Viral!!! tentang Sewa Pacar di Mataram, LPA Khawatir Akan Berujung pada Prostitusi |
Kabarindoku.com || Mataram - Layanan sewa pacar sedang ramai dibicarakan di Mataram, Nusa Tenggara Barat (NTB). Sebuah akun Instagram menawarkan jasa sewa pacar dengan tarif mulai dari Rp125.000 hingga Rp350.000.
Ketua Lembaga Perlindungan Anak (LPA) di Mataram, Joko Jumadi, menyatakan kekhawatiran mengenai fenomena sewa pacar yang sedang muncul di Mataram. Apalagi jika bisnis sewa pacar ini melibatkan anak-anak, hal itu dapat dianggap sebagai tindak kriminal.
"Jadi, mengenai kasus sewa pacar, ini dimulai dari Instagram. Ada satu akun yang menawarkan jasa sewa pacar, baik secara online maupun offline. Di sana, saya mengetahui bahwa pihak terafiliasi mengaku berusia 18 tahun. Bagi LPA, ini menjadi perhatian khusus," kata Joko saat dikonfirmasi di Mataram, Jumat (14/7/2023).

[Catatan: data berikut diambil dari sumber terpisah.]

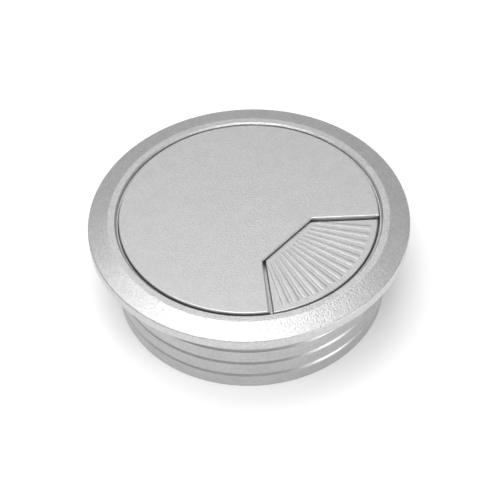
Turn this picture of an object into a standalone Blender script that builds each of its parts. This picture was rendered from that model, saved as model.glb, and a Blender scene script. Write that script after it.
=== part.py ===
"""Round desk cable grommet: a flanged sleeve, a turning cover and a finger-turned rotary shutter.

The lid (cover and shutter) drops into the flange ring and rests on its inner ledge. The cover has a
fan-shaped cable cutout, closed by the ribbed pad of the shutter. The shutter turns on the cover's
centre boss, pressed up by a wave spring that a washer and a screw hold from below.
Z runs up, and the foot of the sleeve is at zero.
"""

import math

import bmesh
import bpy

MM = 0.001

# Driving dimensions, in millimetres and degrees.
SLEEVE_RADIUS = 30.0
FLANGE_RADIUS = 35.0
TOTAL_HEIGHT = 22.3
SLEEVE_LENGTH = 18.75
RIM_EDGE_Z = 21.1
COVER_RADIUS = 28.25
FAN_HALF_ANGLE = 43.2
FAN_AXIS = -43.2
SHUTTER_TRAVEL = 82.0

# Flange ring.
SLEEVE_WALL = 1.6
FOOT_RADIUS = 29.75
GROOVE_PITCH = 4.0
GROOVE_COUNT = 4
GROOVE_WIDTH = 0.9
GROOVE_DEPTH = 0.35
LIP_RADIUS = 30.6
LIP_INNER_RADIUS = 29.15
LIP_CHAMFER = 0.35
RECESS_RADIUS = 28.8
STEP_RADIUS = 28.4
STEP_Z = 21.45
LEDGE_RADIUS = 26.2
LEDGE_Z = 19.0
LEDGE_HEIGHT = 1.4

# Cover. The plate is thinner where the shutter's pad and rim pass below it. A fan's insets are those of its
# edges at the lower and the higher azimuth.
COVER_PLATE = 1.2
COVER_THIN_PLATE = 0.45
COVER_EDGE_ROUND = 0.3
FAN_INSETS = (1.68, 1.95)
FAN_CHORD = 11.25
PASSAGE_INNER_RADIUS = 10.3
PASSAGE_START = -165.0
PASSAGE_END = -7.1
SUPPORT_INNER_RADIUS = 26.0
SUPPORT_OUTER_RADIUS = 27.1
SUPPORT_START = 4.0
SUPPORT_END = 186.0
CHANNEL_INNER_RADIUS = 27.3
COLLAR_RADIUS = 6.0
BOSS_RADIUS = 3.6
BOSS_END_Z = 17.4
SCREW_HOLE_RADIUS = 1.8
SCREW_HOLE_TOP_Z = 21.3

# Rotary shutter.
GAP = 0.3
SHUTTER_RADIUS = 28.1
SHUTTER_PLATE = 1.0
HUB_HEIGHT = 1.0
PAD_DEPTH = 0.8
PAD_RADIUS = 28.02
PAD_CHORD = 11.0
PAD_AXIS = -42.7
PAD_HALF_ANGLE = 42.7
PAD_INSETS = (2.05, 2.25)
PAD_WALL = 1.0
PAD_EDGE_ROUND = 0.15
PORT_MARGIN = 0.4
RIM_INNER_RADIUS = 27.6
RIM_DEPTH = 0.6
RIM_START = 81.0
RIM_END = 277.5
RIB_COUNT = 14
RIB_PITCH = 4.92
RIB_ANGLE = 3.5
RIB_HEIGHT = 0.25
RIB_OUTER_RADIUS = 26.65
RIB_CHORD = 12.5
RIB_EDGE_ROUND = 0.15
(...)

Di akun Instagram tersebut, tarif sewa pacar terinci untuk kencan online dan offline. Tarif untuk kencan online meliputi obrolan, panggilan telepon, dan pesan suara (voice notes/VN) seharga Rp125.000. Sementara itu, tarif untuk panggilan telepon adalah Rp35.000 per jam dan panggilan video seharga Rp45.000 per jam.
Adapun tarif untuk kencan offline adalah Rp250.000 untuk 3 jam, Rp300.000 untuk 4 jam, dan Rp350.000 untuk 5 jam. Durasi maksimal sewa pacar adalah 8 jam, dengan tarif tambahan Rp100.000 per jam.
Akun Instagram tersebut juga membuka pendaftaran untuk bakat dengan persyaratan sebagai berikut:
1. Berusia 20 tahun ke atas.
2. Tinggal di Mataram.
3. Memiliki penampilan menarik.
4. Mengerti cara berpakaian dengan baik dan rapi.
5. Aktif berbicara dan menginisiasi topik.
6. Disiplin dengan waktu.
7. Mengirimkan CV resmi seolah melamar pekerjaan.
Joko mengingatkan agar tidak melibatkan anak-anak dalam bisnis sewa pacar. Meskipun bisnis ini diizinkan, atau tidak ada larangan atau tindakan kriminal. Namun, jika melibatkan anak-anak, ada potensi tindak kriminal.
"Tetapi di sisi lain, saya melihat fenomena sewa pacar ini sebagai sesuatu yang terlalu jauh, meskipun sudah dimulai di kota-kota besar. Namun di Lombok, hal itu masih belum diterima secara sosial dan budaya oleh masyarakat," ujar Joko ini.